診断
入院中は1日に検査一つずつだったので、時間がありました。病院の公園で遊んでる息子と夫を眺めていると、とても切なくなったのを思いだします。
ピエロさんたちが病室にギターを持って励ましにきてくれたのも、思い出です。これも切なくて泣きそうになりました。息子はまだ何なのかわからず、無反応でした。
退院の日の夕方、息子は重症筋無力症と診断されました。発症から2週間でした。原因がわかってホッとしました。珍しく抗体が陽性だったのでわかりました。スイスではテンシロンテストを行わないので、抗体が陰性だったら何の病気かもわからず、様子見だったと思うとゾッとします。
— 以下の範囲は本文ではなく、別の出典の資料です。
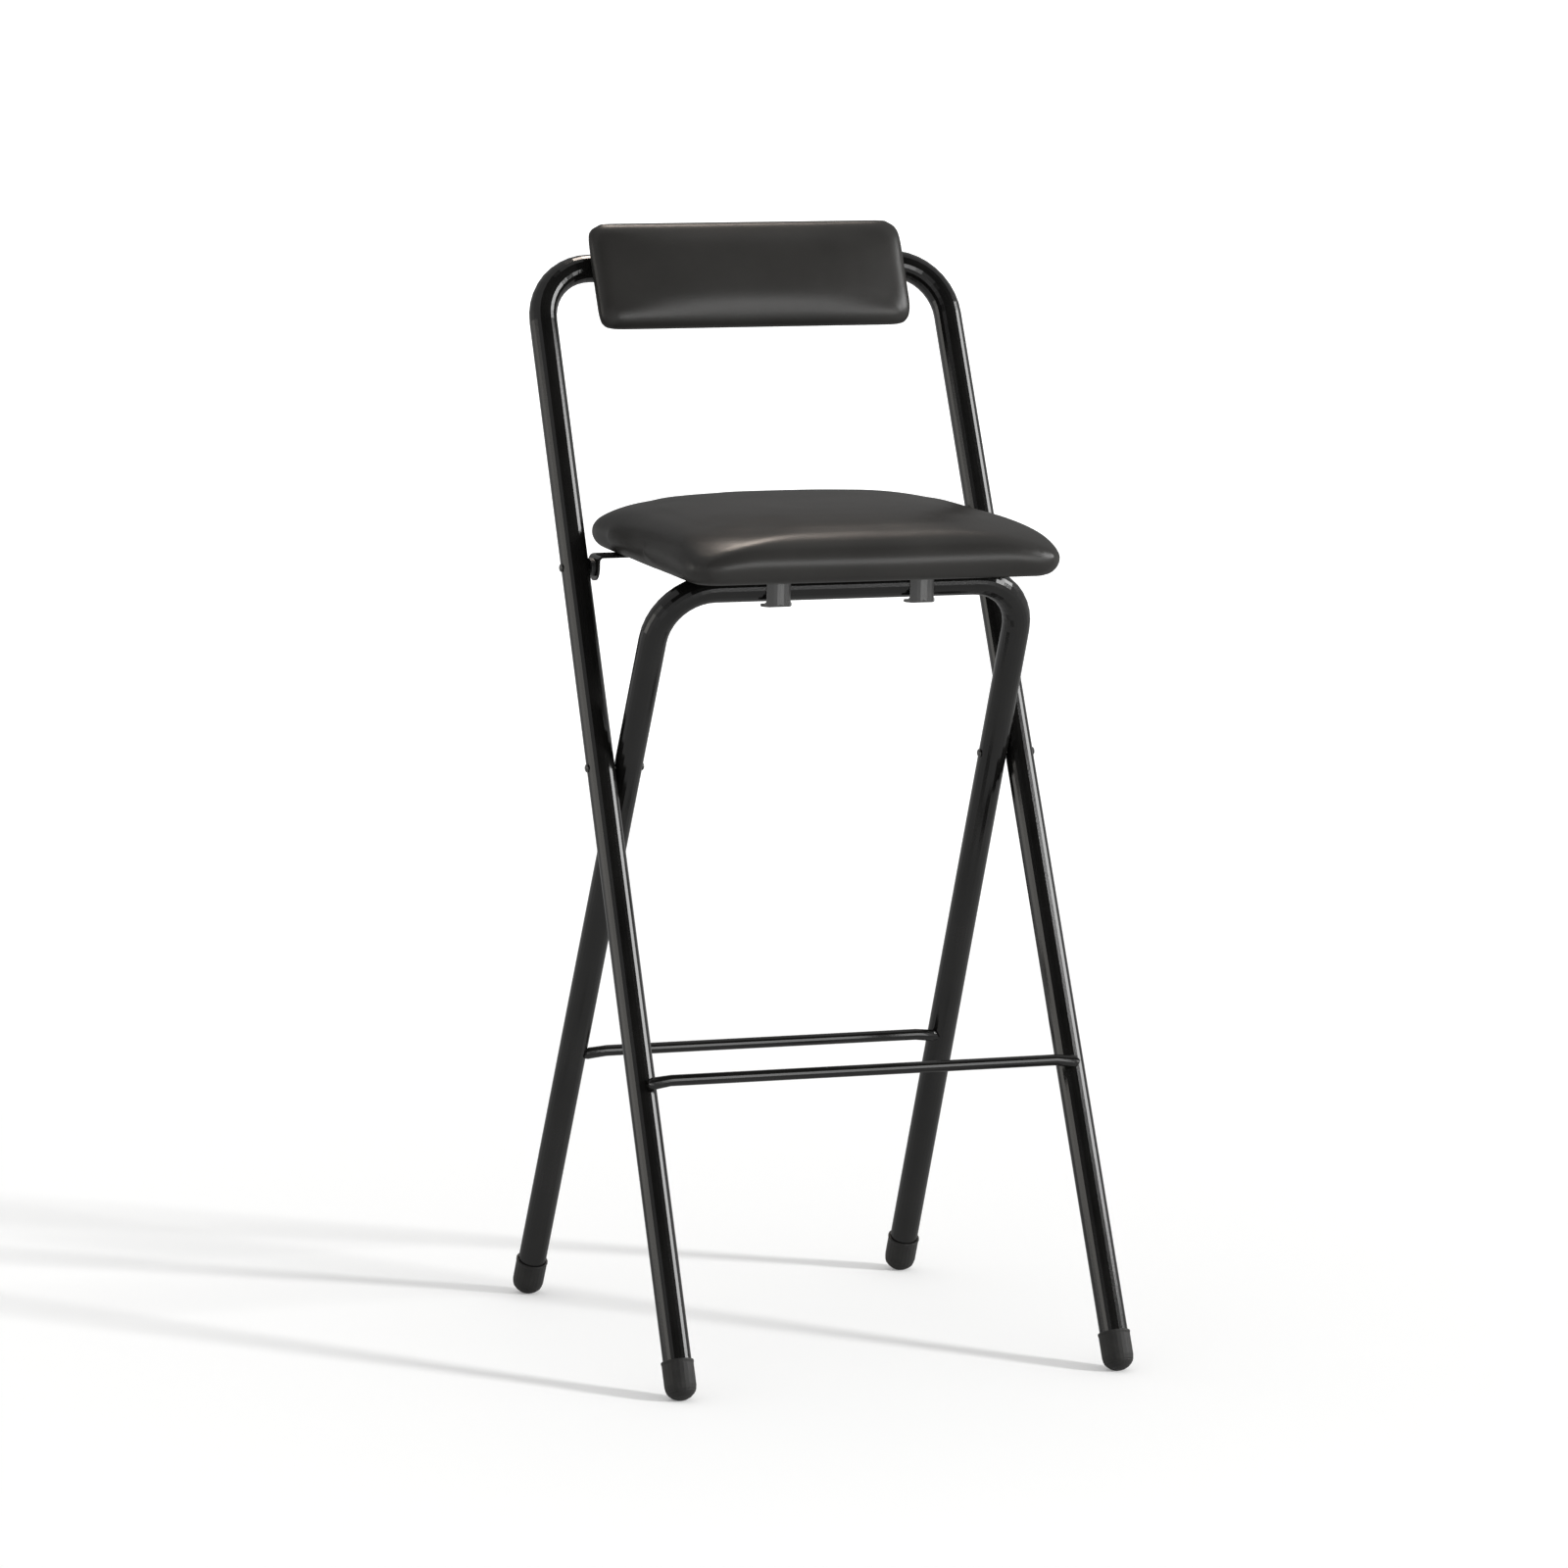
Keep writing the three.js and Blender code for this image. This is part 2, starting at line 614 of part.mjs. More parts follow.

でもたぶん日本に帰っていたと思います。
主治医は重症筋無力症を始めは疑っていなかったため、禁忌である麻酔をしてMRIや腰椎穿刺をやりました。今思うと本当にとんでもないことです。症状が悪化しなくてよかったです。テンシロンテストさえすればこんなことしなくてよかったのに。国によって出来ることが違うのだと知りました。
その日から1ヶ月メスチノンを飲みましたが、効きませんでした。退院した次の日からモンサンミッシェルとベルサイユ宮殿に旅行に行きました。旅行なんて行っていいのかわからなかったし、この病気と付き合っていくのはどうしたらいいのか、息子の将来はどうなってしまうのか不安だらけでした。
両目とも閉じていた息子ですが、道中車の中で寝ているときは前と変わらない寝顔の息子を見てまた泣いてしまいました。この頃は本当に不安で毎日、息子が昼寝でいない時や、シャワーで1人になると泣いてました。
モンサンミッシェルで撮った、3人の写真の息子が満面の笑みで今でも飾ってます。見るのは辛かったけど、今ではそれを見て頑張ろうって思えるようになりました。